SCORES OF Australian troops flew into the Solomon Islands late yesterday to restore peace after rioters and looters attacked police and laid waste to the capital Honiara's Chinatown neighbourhood in violence sparked by the election of an unpopular new prime minister.

As the first troops, armed and dressed in combat fatigues, touched down in a military transport plane in the capital, Honiara, a curfew was called across the city and police given the power to arrest people on suspicion of inciting violence and hold them without charge for up to a week.

PILES OF RUBBLE

A reporter who drove through the city last night said it was quiet with smouldering piles of rubble the only sign of the rampage by about 1,000 rioters that started the night before and continued well into the daylight hours.

Australian Prime Minister John Howard ordered 110 soldiers and an extra 70 Australian Federal Police officers flown to the strife-torn South Pacific nation after its government requested help quelling the violence, which erupted Tuesday after Snyder Rini was elected prime minister by 50 lawmakers chosen at an April 5 parliamentary election.

New Zealand also was sending an extra 30 soldiers and 20 police and Fiji was sending about 20 police.

Australian Foreign Ministry spokesman Scott Bolitho said Canberra was offering seats on military planes returning to Australia to any of its citizens _ or those of Britain, New Zealand, the United States or Canada _ wishing to flee the violence.

Meanwhile, Taiwan rejected a comment by Australian Foreign Minister Alexander Downer that the rioters were in part protesting possible involvement of Taipei in the election of new Prime Minister Snyder Rini.

The Solomon Islands are one of Taiwan's 25 diplomatic allies, mostly small or impoverished nations in the Pacific, Latin America, and Africa.

Taiwan split from China amid civil war in 1949. For the past 35 years the democratic island has been fighting a rearguard action _ often involving significant infusions of developmental aid _ to prevent Beijing from reducing the number of its allies further.

"We are happy to see our allies hold elections, but we do not intervene," Ministry of Foreign Affairs spokesman Michel Lu said, adding that Taiwanese involvement on the islands focuses on developmental assistance.

Australia's troop deployment _ its second major military operation in the Solomons in three years _ came after at least 17 Australian and two New Zealand police were injured Tuesday in clashes with protesters.

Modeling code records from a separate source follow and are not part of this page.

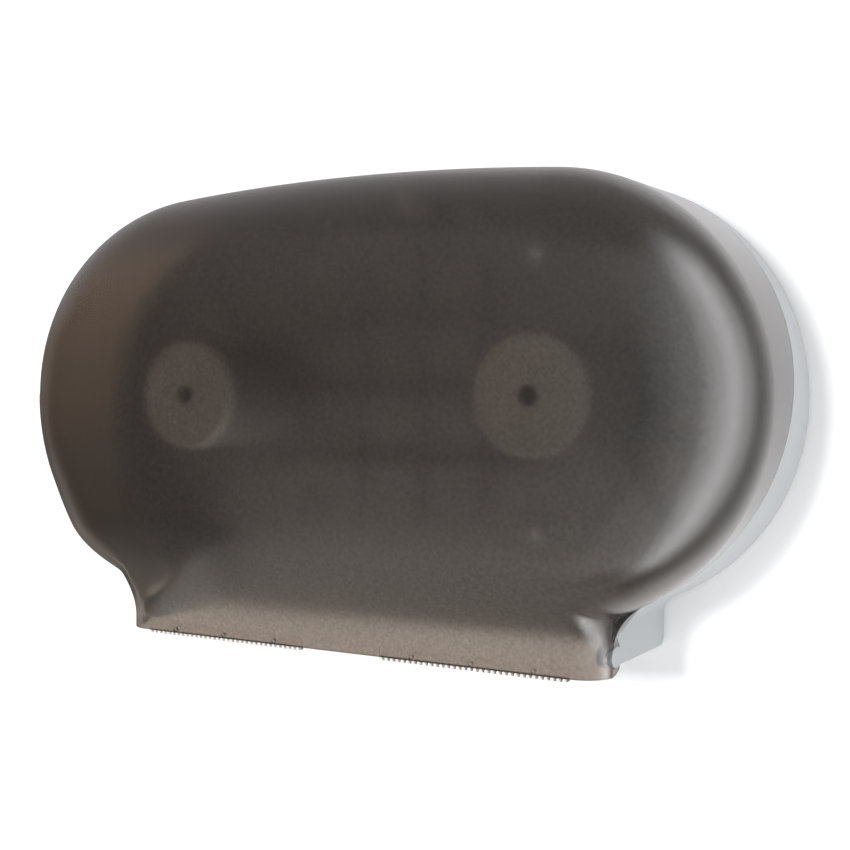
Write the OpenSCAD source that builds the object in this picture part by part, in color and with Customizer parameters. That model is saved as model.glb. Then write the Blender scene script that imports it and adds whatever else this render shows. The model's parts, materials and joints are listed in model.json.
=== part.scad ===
// Twin jumbo toilet roll dispenser, hung on a wall.
// The wall is the plane y = 0, the front faces -Y, X runs across and Z up.
// The origin is on the wall, on the centre line, at the height of the spindles.

/* [Overall] */
// Distance between the axes of the two roll spindles
spindle_gap = 246; // [238:1:262]
// Radius of each round end where it meets the wall
lobe_r = 131; // [126:1:138]
// Rise of the arched top above the round ends
arch_rise = 4; // [2:0.5:8]
// Depth from the wall to the front of the cover
body_depth = 137; // [132:1:146]
// Taper of the sides towards the front, in degrees
draft = 2; // [1:0.25:3]

/* [Cover] */
// Wall thickness of the cover
cover_wall = 2.8; // [2.2:0.1:3.4]
// Depth of the straight sides, up to the crease
side_depth = 65; // [58:1:72]
// Width of the large rounding round the front
front_round = 60; // [50:1:66]
// Rise of the crown of the front
crown = 6; // [3:0.5:9]
// Width of the neck below the round ends
neck_w = 340; // [330:1:350]
// Radius between a round end and the neck
neck_fillet = 10; // [6:1:14]
// Depth of the straight sides of the neck
neck_side = 94; // [90:1:98]
// Rounding of the front corners of the neck
neck_round = 13; // [8:1:16]
// Height of the lip below the spindles
lip_drop = 154; // [152:1:160]
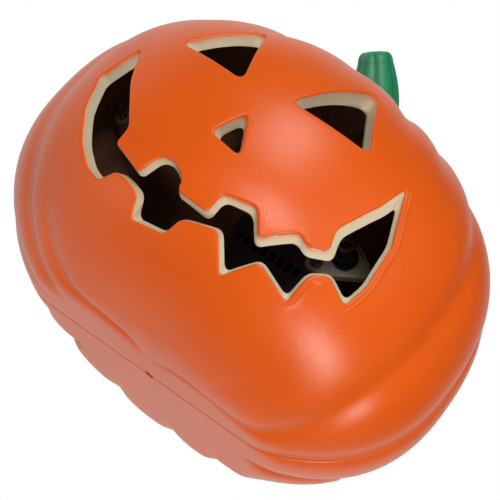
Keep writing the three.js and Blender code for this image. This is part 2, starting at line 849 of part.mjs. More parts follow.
function makeBatteryCase() {
  const block = box(-caseHalfWidth, caseHalfWidth, caseFrontY, backDepth, caseBottom, caseTop)
    .intersect(pumpkinBody(pocketInset, liningMesh));
  const ears = earPlaces.map(([x, z]) => box(Math.sign(x) * (caseHalfWidth - overcut),
    x + Math.sign(x) * earBossRadius, earFrontY, earY - fitGap, z - earHalfHeight, z + earHalfHeight));
  // Each boss of the light unit's screws stands on a web from the side of the case
  const bosses = bothSides.map(({ side }) => rodAlongY(side * lugCentreX, 0, caseFrontY,
    caseFrontY + caseBossDepth, caseBossRadius, holeSides));
  const webs = bothSides.map(({ side }) => box(side * (caseHalfWidth - overcut), side * lugCentreX,
    caseFrontY, caseFrontY + caseBossDepth, -caseWebHalfWidth, caseWebHalfWidth));
  const bay = box(-bayHalfWidth, bayHalfWidth, caseFrontY + caseFrontWall, backDepth, bayBottom, bayTop);
  const doorRecess = box(-doorHalfWidth - doorGap, doorHalfWidth + doorGap, doorSeatY, backDepth,
    doorBottom - doorGap, doorTop + doorGap);
  const screwTab = box(-doorTabHalfWidth, doorTabHalfWidth, doorSeatY - doorTab, doorSeatY,
    doorScrewZ - doorScrewDrop, bayTop + ledge / 2);
  const body = joined([block, ...ears, ...bosses, ...webs]).subtract(bay).subtract(doorRecess).add(screwTab);
  const tabHole = rodAlongY(0, doorScrewZ, doorSeatY - doorTab - overcut, doorSeatY + overcut,
    screwRadius + doorGap, holeSides);
  const earHoles = earPlaces.map(([x, z]) => rodAlongY(x, z, earFrontY - overcut, earY,
    screwHole, holeSides));
  const lugHoles = bothSides.map(({ side }) => rodAlongY(side * lugCentreX, 0, caseFrontY - overcut,
    caseFrontY + caseBossDepth - overcut, screwHole, holeSides));
  const stubHoles = bothSides.map(({ side }) => rodAlongX(stubY, stubZ, side * doorHalfWidth,
    side * (doorHalfWidth + doorStubReach + fitGap), doorStubRadius + fitGap, holeSides));
  return without(body, [tabHole, ...earHoles, ...lugHoles, ...stubHoles]);
}

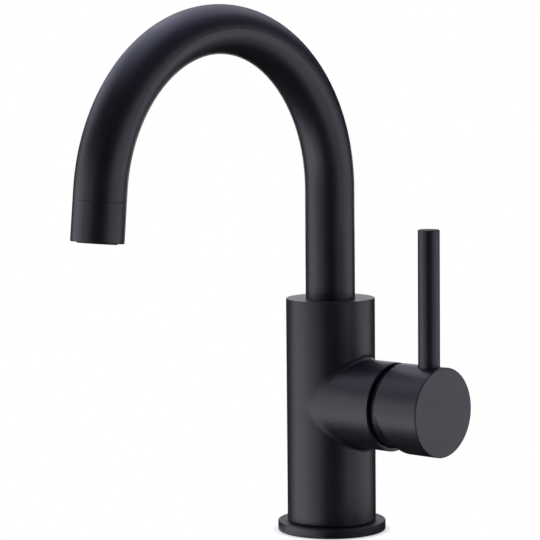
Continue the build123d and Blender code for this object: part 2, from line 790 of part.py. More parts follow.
with BuildPart() as handle_cap:
    with BuildSketch(Plane.XY.offset(branch_z + lever_seat - stud_depth - 1.5)):
        with Locations((lever_x, 0)):
            Circle(boss_r)
    extrude(amount=cap_r)
    with BuildSketch(Plane.XY.offset(branch_z - cap_r)):
        with Locations((lever_x, 0)):
            Circle(tower_r)
    extrude(amount=cap_r)
    with Locations((pivot_x, 0, branch_z)):
        Sphere(dome_r + loose_gap, mode=Mode.SUBTRACT)
    with BuildSketch(stem_plane(hub_start)):
        Circle(hub_r)
    extrude(amount=stem_length + 5 - hub_start)
    with BuildSketch(branch_plane(cap_rear)):
        Circle(cap_wall_room)
    extrude(amount=cap_front - cap_rear - cap_face_t / 2, mode=Mode.INTERSECT)
    with BuildSketch(branch_plane(cap_rear)):
        Circle(cap_r)
        Circle(cap_bore_r, mode=Mode.SUBTRACT)
    extrude(amount=cap_front - cap_rear)
    with BuildSketch(branch_plane(cap_front - cap_face_t)):
        Circle(cap_r)
    extrude(amount=cap_face_t)
    face_rim = handle_cap.edges().filter_by(GeomType.CIRCLE).sort_by(Axis.X)[-1]
    chamfer(face_rim, face_break)
    # Slanted rear cut, from the branch axis down
    cut_depth = 24.0
    with BuildSketch(Plane.XZ):
        Polygon(
            (cap_rear, branch_z),
            (cap_rear + cut_depth * tan(radians(cap_slant)), branch_z - cut_depth),
            (cap_rear - 1, branch_z - cut_depth),
            (cap_rear - 1, branch_z),
            align=None,
        )
    extrude(amount=cap_r + 1, both=True, mode=Mode.SUBTRACT)
    fillet([edge for edge in handle_cap.edges() if on_rear_rim(edge)], rear_break)
    # Square socket for the stem, holes for the lever, its stud and the grub screw
    with BuildSketch(stem_plane(hub_start)):
        Rectangle(2 * (stem_half + run_gap), 2 * (stem_half + run_gap))
    extrude(amount=stem_length + 0.3 - hub_start, mode=Mode.SUBTRACT)
    with BuildSketch(Plane.XY.offset(branch_z + lever_seat)):
        with Locations((lever_x, 0)):
            Circle(lever_r + seat_gap)
    extrude(amount=cap_r, mode=Mode.SUBTRACT)
    with BuildSketch(Plane.XY.offset(branch_z + lever_seat - stud_depth)):
        with Locations((lever_x, 0)):
            Circle(stud_r + seat_gap)
    extrude(amount=stud_depth, mode=Mode.SUBTRACT)
    with BuildSketch(Plane.XY.offset(branch_z + 1)):
        with Locations((lever_x, 0)):
            Circle(screw_r + seat_gap)
    extrude(amount=-cap_r - 1, mode=Mode.SUBTRACT)
write_step(handle_cap, "handle_cap")

# Handle lever: straight round pin with a softened end and a threaded stud below
with BuildPart() as handle_lever:
    with BuildSketch(Plane.XY.offset(branch_z + lever_seat)):
        with Locations((lever_x, 0)):
            Circle(lever_r)
    extrude(amount=lever_top - branch_z - lever_seat)
    fillet(handle_lever.edges().sort_by(Axis.Z)[-1], 0.7)
    with BuildSketch(Plane.XY.offset(branch_z + lever_seat)):
        with Locations((lever_x, 0)):
            Circle(stud_r)
    extrude(amount=-stud_depth + 0.3)
write_step(handle_lever, "handle_lever")

# Grub screw that holds the cap on the stem, reached from below
grub_top = branch_z + 0.1
grub_length = 6.0
grub_point = 1.0
with BuildPart() as handle_grub_screw:
    with BuildSketch(Plane.XY.offset(grub_top - grub_length)):
        with Locations((lever_x, 0)):
            Circle(screw_r)
    extrude(amount=grub_length - grub_point)
    with BuildSketch(Plane.XY.offset(grub_top - grub_point)):
        with Locations((lever_x, 0)):
            Circle(screw_r)
    extrude(amount=grub_point, taper=45)
    with BuildSketch(Plane.XY.offset(grub_top - grub_length)):
        with Locations((lever_x, 0)):
            RegularPolygon(key_half, 6, major_radius=False)
    extrude(amount=key_depth, mode=Mode.SUBTRACT)
write_step(handle_grub_screw, "handle_grub_screw")
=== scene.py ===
"""Looks of a single-hole bathroom sink faucet.

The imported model's nodes get their finishes, three of them are replaced by pieces with more detail
(the threaded shank, the outlet with its seam and the aerator's screen), and the photograph's
camera and studio are set up.

Lengths are in metres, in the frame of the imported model: +Z up, the spout reaches towards -Y,
the handle branch points to +X, and the deck that the flange stands on is at z = 0.
"""
import logging
import math
from collections.abc import Callable
from dataclasses import dataclass
from enum import Enum

import bpy
from mathutils import Matrix, Vector


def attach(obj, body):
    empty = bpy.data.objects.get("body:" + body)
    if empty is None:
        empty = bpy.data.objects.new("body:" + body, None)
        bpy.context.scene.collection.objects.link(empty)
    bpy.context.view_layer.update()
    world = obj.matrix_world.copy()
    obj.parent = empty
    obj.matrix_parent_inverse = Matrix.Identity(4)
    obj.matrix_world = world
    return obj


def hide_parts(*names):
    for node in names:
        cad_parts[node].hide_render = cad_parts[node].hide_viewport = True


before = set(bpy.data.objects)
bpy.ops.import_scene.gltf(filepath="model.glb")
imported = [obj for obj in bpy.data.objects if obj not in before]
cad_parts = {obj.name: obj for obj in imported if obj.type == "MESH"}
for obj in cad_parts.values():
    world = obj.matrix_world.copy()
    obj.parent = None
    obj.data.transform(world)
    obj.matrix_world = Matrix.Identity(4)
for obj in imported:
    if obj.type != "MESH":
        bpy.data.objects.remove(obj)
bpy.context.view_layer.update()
log = logging.getLogger("faucet")

Colour = tuple[float, float, float]
Socket = bpy.types.NodeSocket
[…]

Rioters who torched much of Chinatown Tuesday continued Wednesday, destroying an estimated 90 percent of the neighbourhood before torching a new hotel in Honiara and several cars parked nearby.

Outnumbered foreign and local police largely left the rioters unchallenged in Chinatown, where some families reportedly leapt from apartments above their businesses to escape flames Tuesday.

Government spokesman Johnson Honimae said about 90 percent of Chinatown had been destroyed.

From the air, the extent of devastation was clear, with entire blocks in the neighbourhood, which is flanked on one side by a tree-lined river, collapsed or destroyed and only a handful of buildings left untouched.

"Mobs and looters have been hurling rocks and bricks at passing patrol police vehicles," Honimae said.

By Wednesday afternoon, central Honiara was largely deserted. A lone man with a bullhorn rode on the hood of a passing police car appealing for locals to return home.

Rini, who was held in a secure, undisclosed location Wednesday, is seen as having close links with the corruption-tainted administration of his predecessor Sir Allan Kemakeza. Rini was Kemakeza's deputy prime minister.

More than 280 police officers from Australia and New Zealand have been in the Solomon Islands since 2003 helping the local force restore law and order in the chain of islands 3,840 kilometres (2,385 miles) northeast of New Zealand's capital, Wellington.

The foreign police _ who initially was backed by some 1,800 troops _ had largely ended violence between rival islanders that had simmered for years, peaking with a coup in 2000.